I cannot vouch for the accuracy of the plots that you get with this, but you will get the plots instead of error messages. I tried smaller values, but the left sides of the plots still have that sharp drop. But note that the boundary condition u(t,-50) = 0 necessitates that the left sides go to 0, so maybe those plots are accurate.

Here's how to make the input the differential equation itself. The procedure preprocessODE takes the ODE (given in the standard Maple form accepted by dsolve) and returns the function f that is passed to eul. I made a slight modification to eul so that it calls preprocessODE. (I am not sure if this will work in Maple 5; the error command syntax might be different. Let me know.)

preprocessODE:= proc(eq::`=`)
local d, y, x, f;
    d:= indets(eq, specfunc(anything, diff));
    if nops(d) = 0 then error "No derivative found." end if;
    if nops(d) > 1 then error "More than 1 derivative found." end if;
    d:= d[];
    y:= op([1,0], d);  x:= op([1,1], d);
    f:= {solve(eq, d)};
    if nops(f) <> 1 then error "Cannot isolate derivative." end if;
    unapply(subs(y(x)= y, f[]), [x,y])
end proc:
    
eul:=proc(ODE::`=`,h,x0,y0,xn)
  local f,no_points,x1,y1,i;
  f:= preprocessODE(ODE);
  no_points:=round(evalf((xn-x0)/h));
  x1:=x0;
  y1:=y0;
 
  for i from 1 to no_points do
      y1:=y1+evalf(h*f(x1,y1));
      x1:=x1+h
  end do;
  y1
end proc:
       

Example of use:

eul(diff(y(x), x) = x^2*y(x)^3, .01, 0, 1, 1);

1.68181553277060

You cannot use indexed variables where the index or the base are the same as the variable of integration. So you need to change lambda[v], lambda[t], and t[c]. I changed them to L__v, L__t, and t__c  (which print as subscripted variables in Maple 17 & 18). Also, you need to assume that the lambdas are positive.

int(
     int(
          L__v*L__t*exp(-L__v*v-L__t*t),
          v = (1/2)*(q[p]+q[p]*t__c*t+2*S[di]*h*t)/(h*t) .. infinity
     ), t = 0 .. infinity
) assuming L__v > 0, L__t > 0;

The command to plot the cylinder (which is a surface, not a curve) is plot3d, not spacecurve. You may keep the rest of the command as is. However, I do recommend that you omit the options numpoints= 4000, scaling= constrained, color= blue, and thickness= 2 at least until you get the actual plot. The axis is a curve, and you may use spacecurve to plot that (and the thickness and color options would be more a appropriate for the axis).

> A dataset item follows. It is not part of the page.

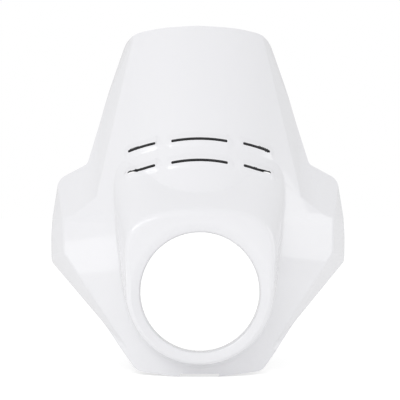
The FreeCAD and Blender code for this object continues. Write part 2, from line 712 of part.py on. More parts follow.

Please attach your file as Maple worksheet instead of a pdf so that I can work with it. I believe that option is working again. (I've seen a few worksheets posted today.)

Here's an example using fsolve and dsolve's option output= listprocedure:

Sol:= dsolve(
     {
          diff(a[1](t),t$2) = -a[1](t), diff(a[2](t),t$2) = -a[2](t),
          a[1](0)=1, a[2](0)=0, D(a[1])(0)=0, D(a[2])(0)=1
     }, numeric, output= listprocedure
):
A[1]:= eval(a[1](t), Sol): #extract procedure for a[1]
A[2]:= eval(a[2](t), Sol):
fsolve(A[1], 1..infinity);
                        10.9955744378927
fsolve(A[2], 1..infinity);
                        3.14159269513977

It is also possible to locate the zeros with the events option to dsolve. I'll leave it to someone else to give an example of that.

Edit: Square brackets after D changed to parentheses.

Is this what you're looking for?

solve({0<x, x<1, x^2+y^2 - 1 > 0}, x, parametric);

If that's not what you want, could you give a specific solved example of what you want?

Your whole procedure could be replaced by the following:

ff:= (N::posint)-> Matrix([[-2 $ 2*N+1], [0 $ 2*N+1] $ 2*N-1, [-3 $ 2*N+1]]);

I don't know if correcting this will solve your problem, but you have an error in your second boundary condition. You have u(y,0) = 0, but it should be u(0,y) = 0.